GIVEN INSTRUCTION. Restate, word for word, all of the material shown below.

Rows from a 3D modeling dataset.

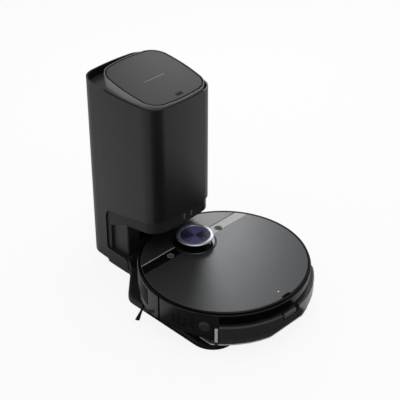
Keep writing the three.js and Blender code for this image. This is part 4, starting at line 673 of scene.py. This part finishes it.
# The ledge between these walls and the lid is left unpolished.
ledge_drop = 0.006
ledge_tilt = 0.6
ledge_black = moulded("ledge_black", (0.002, 0.002, 0.0021), roughness=0.7, depth=0.1,
                      specular=0.06, rub=0.0)
for walls in [side_wall, bumper_wall, rear_wall]:
    walls.data.materials.append(ledge_black)
    ledge_z = max(vertex.co.z for vertex in walls.data.vertices) - ledge_drop
    for face in walls.data.polygons:
        if face.normal.z > ledge_tilt and face.center.z > ledge_z:
            face.material_index = 1
for under in ["robot_chassis", "brush_housing", "brush_guard", "caster_fork"]:
    dress(under, inner_black)
wrap = moulded("battery_wrap", (0.012, 0.016, 0.028), roughness=0.4, depth=0.02, spread_by=0.1)
skin("battery", "robot", wrap, edge=0.0006)
skin("suction_fan", "robot", motor_grey, edge=0.0006)

# ---------------------------------------------------------------- robot lid
# Two sheet-like lids either side of the glossy band, in a dark metallic lacquer whose
# fine flakes catch the light.
lacquer, tree, metal = new_material("dark_lacquer")
place = object_place(tree)
flakes = add_node(tree, "TexVoronoi", {"Vector": place, "Scale": 1800}).outputs["Color"]
settle_marks = noise(tree, place, scale=14, detail=3)
set_inputs(tree, metal, {
    "Base Color": ramp(tree, flakes, (0.090, 0.092, 0.095), (0.118, 0.120, 0.123)),
    "Normal": bump(tree, flakes, strength=0.04, distance=0.0002),
    "Roughness": between(tree, settle_marks, low=0.33, high=0.38),
    "Metallic": 0.9,
})
skin("robot_lid", "robot", lacquer, edge=0.0006)
skin("robot_front_lid", "robot", lacquer, edge=0.0006)


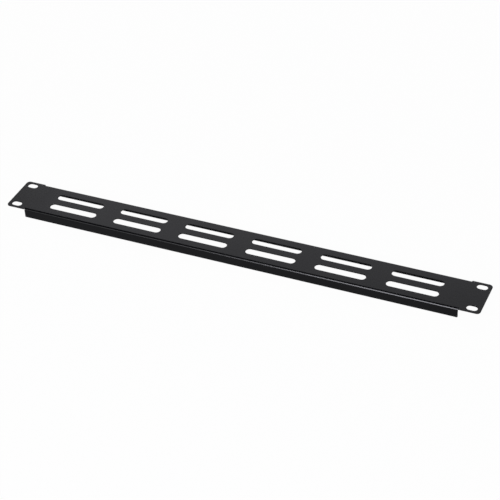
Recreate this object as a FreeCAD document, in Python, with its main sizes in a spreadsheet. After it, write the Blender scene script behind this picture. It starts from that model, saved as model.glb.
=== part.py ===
# Vented rack blanking panel, one unit high, for a 19-inch rack.
#
# The real panel is one sheet of steel. The blank is punched with ventilation slots and mounting holes,
# and slit at the four ends of its fold lines. Its two long edges are then folded back into flanges that
# keep the face flat. It is modelled the same way, as one body: the folded channel, a flat ear at each
# end, then the cuts, and last the rounding that punching and coating leave on every cut edge.
#
# Frame: the origin is the centre of the mounting holes, on the rear face that seats on the rack rails.
# +X runs along the panel, +Y across its face and +Z out of the front face, so the panel lies on the
# free edges of its flanges. All sizes are in millimetres.

import FreeCAD, Part
import math
import os
import Sketcher
from FreeCAD import Vector

doc = FreeCAD.newDocument("RackPanel")

# --- driving dimensions: name, size, what it is -------------------------------------------------------

DIMENSIONS = [
    ("panel_width", 482.6, "overall width of a 19-inch panel"),
    ("panel_height", 43.66, "one rack unit, less the gap to the next panel"),
    ("sheet_thickness", 0.9, "steel sheet with its coating"),
    ("ear_width", 20.05, "each flat end beyond the flanges, which lies on a rack rail"),
    ("flange_depth", 9.8, "front face to the free edge of a flange"),
    ("bend_radius", 1.3, "inside radius of each fold"),
    ("ear_corner_radius", 3.5, "outer corners of the two ears"),
    ("flange_corner_radius", 0.8, "free corners of each flange"),
    ("relief_width", 0.2, "slit between the end of a fold and the ear"),
    ("relief_margin", 0.4, "how far the slit runs on past the fold"),
    ("hole_from_end", 8.75, "centre of a mounting hole to the end of the panel"),
    ("hole_from_edge", 5.955, "centre of a mounting hole to the long edge of the panel"),
    ("hole_length", 10.3, "mounting hole, end to end"),
    ("hole_height", 6.6, "mounting hole, side to side"),
    ("slot_length", 50.0, "ventilation slot, end to end"),
    ("slot_height", 8.0, "ventilation slot, side to side"),
    ("slot_gap", 19.65, "metal between one slot and the next along a row"),
    ("row_gap", 8.0, "metal between the two rows of slots"),
    ("slots_per_row", 6, "ventilation slots in a row"),
    ("edge_radius", 0.2, "rounding of the cut edges"),
]

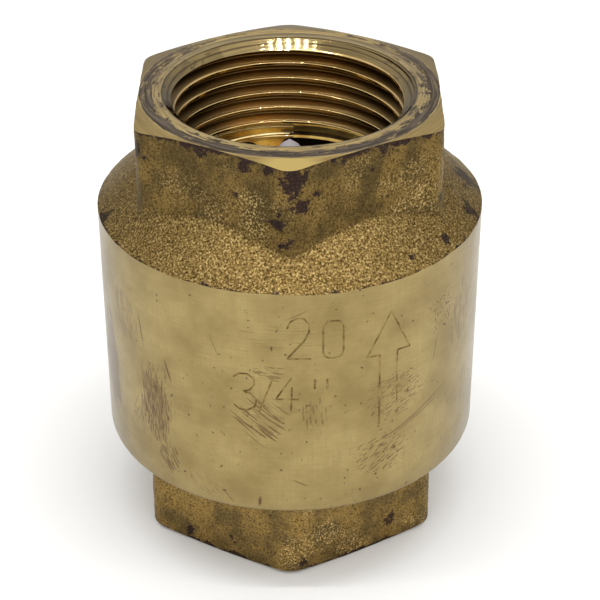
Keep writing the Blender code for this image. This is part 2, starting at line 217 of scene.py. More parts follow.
def bend_wire(name, line, radius, resolution):
    """A round wire along a line of (x, y, z) places. All in mm."""
    curve = bpy.data.curves.new(name, 'CURVE')
    curve.dimensions = '3D'
    curve.bevel_depth = radius * MM
    curve.bevel_resolution = resolution
    curve.use_fill_caps = True
    path = curve.splines.new('POLY')
    path.points.add(len(line) - 1)
    for point, place in zip(path.points, line):
        point.co = [v * MM for v in place] + [1.0]
    wire = bpy.data.objects.new(name, curve)
    bpy.context.scene.collection.objects.link(wire)
    select_only(wire)
    bpy.ops.object.convert(target='MESH')
    wire = bpy.context.object
    wire.data.materials.clear()
    return wire


# %% [markdown]
# ## Finishes
#
# Eight brass finishes share the valve, and they differ by how each surface was made. A material is
# a small graph of nodes. Every pattern reads Object coordinates, which are metres on the part, so
# a grain of 0.25 mm is a noise scale of 1000 / 0.25. Colours are written as sRGB hex values. Many
# patterns are noise that a Map Range node turns into a mask: dark below one value, light above
# another, smooth between them.

# %% Helpers for materials
def linear(hex_colour):
    """An sRGB hex colour as the linear values that shaders want."""
    values = [int(hex_colour[i:i + 2], 16) / 255 for i in (1, 3, 5)]
    return tuple(v / 12.92 if v <= 0.04045 else ((v + 0.055) / 1.055) ** 2.4 for v in values) + (1.0,)


def per_mm(size):
    """Noise scale for a feature of this size in millimetres."""
    return 1000.0 / size


def add(material, kind, output, inputs, **settings):
    """Add one node, set it, fill its inputs with values or links, and give back one output."""
    node = material.node_tree.nodes.new("ShaderNode" + kind)
    for setting, value in settings.items():
        setattr(node, setting, value)
    for socket, value in inputs.items():
        if isinstance(value, bpy.types.NodeSocket):
            material.node_tree.links.new(value, node.inputs[socket])
        else:
            node.inputs[socket].default_value = value
    return node.outputs[output]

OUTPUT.
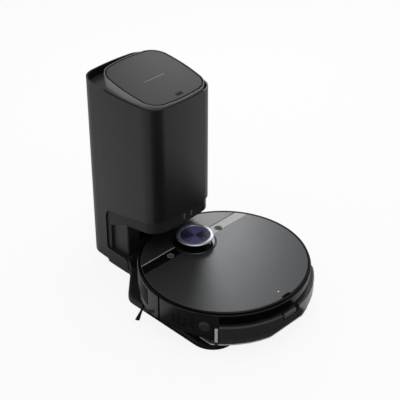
Keep writing the three.js and Blender code for this image. This is part 4, starting at line 673 of scene.py. This part finishes it.
# The ledge between these walls and the lid is left unpolished.
ledge_drop = 0.006
ledge_tilt = 0.6
ledge_black = moulded("ledge_black", (0.002, 0.002, 0.0021), roughness=0.7, depth=0.1,
                      specular=0.06, rub=0.0)
for walls in [side_wall, bumper_wall, rear_wall]:
    walls.data.materials.append(ledge_black)
    ledge_z = max(vertex.co.z for vertex in walls.data.vertices) - ledge_drop
    for face in walls.data.polygons:
        if face.normal.z > ledge_tilt and face.center.z > ledge_z:
            face.material_index = 1
for under in ["robot_chassis", "brush_housing", "brush_guard", "caster_fork"]:
    dress(under, inner_black)
wrap = moulded("battery_wrap", (0.012, 0.016, 0.028), roughness=0.4, depth=0.02, spread_by=0.1)
skin("battery", "robot", wrap, edge=0.0006)
skin("suction_fan", "robot", motor_grey, edge=0.0006)

# ---------------------------------------------------------------- robot lid
# Two sheet-like lids either side of the glossy band, in a dark metallic lacquer whose
# fine flakes catch the light.
lacquer, tree, metal = new_material("dark_lacquer")
place = object_place(tree)
flakes = add_node(tree, "TexVoronoi", {"Vector": place, "Scale": 1800}).outputs["Color"]
settle_marks = noise(tree, place, scale=14, detail=3)
set_inputs(tree, metal, {
    "Base Color": ramp(tree, flakes, (0.090, 0.092, 0.095), (0.118, 0.120, 0.123)),
    "Normal": bump(tree, flakes, strength=0.04, distance=0.0002),
    "Roughness": between(tree, settle_marks, low=0.33, high=0.38),
    "Metallic": 0.9,
})
skin("robot_lid", "robot", lacquer, edge=0.0006)
skin("robot_front_lid", "robot", lacquer, edge=0.0006)


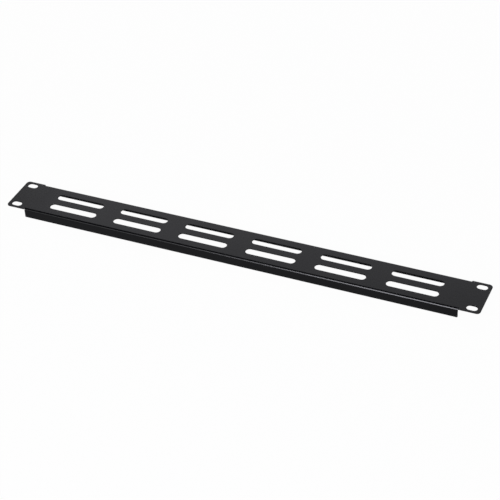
Recreate this object as a FreeCAD document, in Python, with its main sizes in a spreadsheet. After it, write the Blender scene script behind this picture. It starts from that model, saved as model.glb.
=== part.py ===
# Vented rack blanking panel, one unit high, for a 19-inch rack.
#
# The real panel is one sheet of steel. The blank is punched with ventilation slots and mounting holes,
# and slit at the four ends of its fold lines. Its two long edges are then folded back into flanges that
# keep the face flat. It is modelled the same way, as one body: the folded channel, a flat ear at each
# end, then the cuts, and last the rounding that punching and coating leave on every cut edge.
#
# Frame: the origin is the centre of the mounting holes, on the rear face that seats on the rack rails.
# +X runs along the panel, +Y across its face and +Z out of the front face, so the panel lies on the
# free edges of its flanges. All sizes are in millimetres.

import FreeCAD, Part
import math
import os
import Sketcher
from FreeCAD import Vector

doc = FreeCAD.newDocument("RackPanel")

# --- driving dimensions: name, size, what it is -------------------------------------------------------

DIMENSIONS = [
    ("panel_width", 482.6, "overall width of a 19-inch panel"),
    ("panel_height", 43.66, "one rack unit, less the gap to the next panel"),
    ("sheet_thickness", 0.9, "steel sheet with its coating"),
    ("ear_width", 20.05, "each flat end beyond the flanges, which lies on a rack rail"),
    ("flange_depth", 9.8, "front face to the free edge of a flange"),
    ("bend_radius", 1.3, "inside radius of each fold"),
    ("ear_corner_radius", 3.5, "outer corners of the two ears"),
    ("flange_corner_radius", 0.8, "free corners of each flange"),
    ("relief_width", 0.2, "slit between the end of a fold and the ear"),
    ("relief_margin", 0.4, "how far the slit runs on past the fold"),
    ("hole_from_end", 8.75, "centre of a mounting hole to the end of the panel"),
    ("hole_from_edge", 5.955, "centre of a mounting hole to the long edge of the panel"),
    ("hole_length", 10.3, "mounting hole, end to end"),
    ("hole_height", 6.6, "mounting hole, side to side"),
    ("slot_length", 50.0, "ventilation slot, end to end"),
    ("slot_height", 8.0, "ventilation slot, side to side"),
    ("slot_gap", 19.65, "metal between one slot and the next along a row"),
    ("row_gap", 8.0, "metal between the two rows of slots"),
    ("slots_per_row", 6, "ventilation slots in a row"),
    ("edge_radius", 0.2, "rounding of the cut edges"),
]

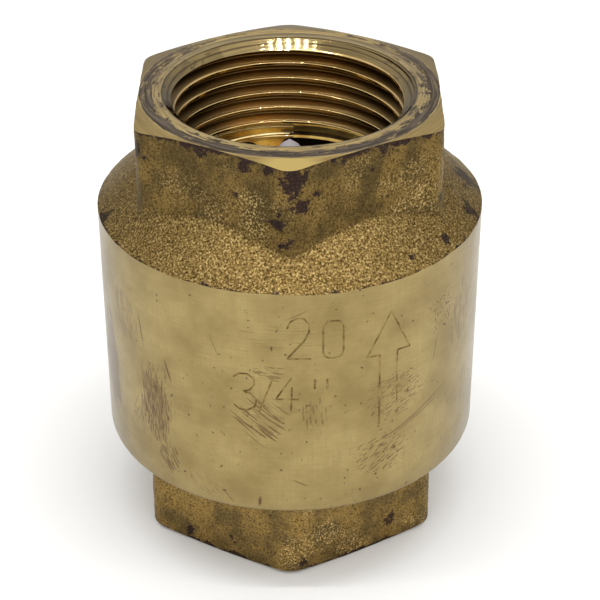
Keep writing the Blender code for this image. This is part 2, starting at line 217 of scene.py. More parts follow.
def bend_wire(name, line, radius, resolution):
    """A round wire along a line of (x, y, z) places. All in mm."""
    curve = bpy.data.curves.new(name, 'CURVE')
    curve.dimensions = '3D'
    curve.bevel_depth = radius * MM
    curve.bevel_resolution = resolution
    curve.use_fill_caps = True
    path = curve.splines.new('POLY')
    path.points.add(len(line) - 1)
    for point, place in zip(path.points, line):
        point.co = [v * MM for v in place] + [1.0]
    wire = bpy.data.objects.new(name, curve)
    bpy.context.scene.collection.objects.link(wire)
    select_only(wire)
    bpy.ops.object.convert(target='MESH')
    wire = bpy.context.object
    wire.data.materials.clear()
    return wire


# %% [markdown]
# ## Finishes
#
# Eight brass finishes share the valve, and they differ by how each surface was made. A material is
# a small graph of nodes. Every pattern reads Object coordinates, which are metres on the part, so
# a grain of 0.25 mm is a noise scale of 1000 / 0.25. Colours are written as sRGB hex values. Many
# patterns are noise that a Map Range node turns into a mask: dark below one value, light above
# another, smooth between them.

# %% Helpers for materials
def linear(hex_colour):
    """An sRGB hex colour as the linear values that shaders want."""
    values = [int(hex_colour[i:i + 2], 16) / 255 for i in (1, 3, 5)]
    return tuple(v / 12.92 if v <= 0.04045 else ((v + 0.055) / 1.055) ** 2.4 for v in values) + (1.0,)


def per_mm(size):
    """Noise scale for a feature of this size in millimetres."""
    return 1000.0 / size


def add(material, kind, output, inputs, **settings):
    """Add one node, set it, fill its inputs with values or links, and give back one output."""
    node = material.node_tree.nodes.new("ShaderNode" + kind)
    for setting, value in settings.items():
        setattr(node, setting, value)
    for socket, value in inputs.items():
        if isinstance(value, bpy.types.NodeSocket):
            material.node_tree.links.new(value, node.inputs[socket])
        else:
            node.inputs[socket].default_value = value
    return node.outputs[output]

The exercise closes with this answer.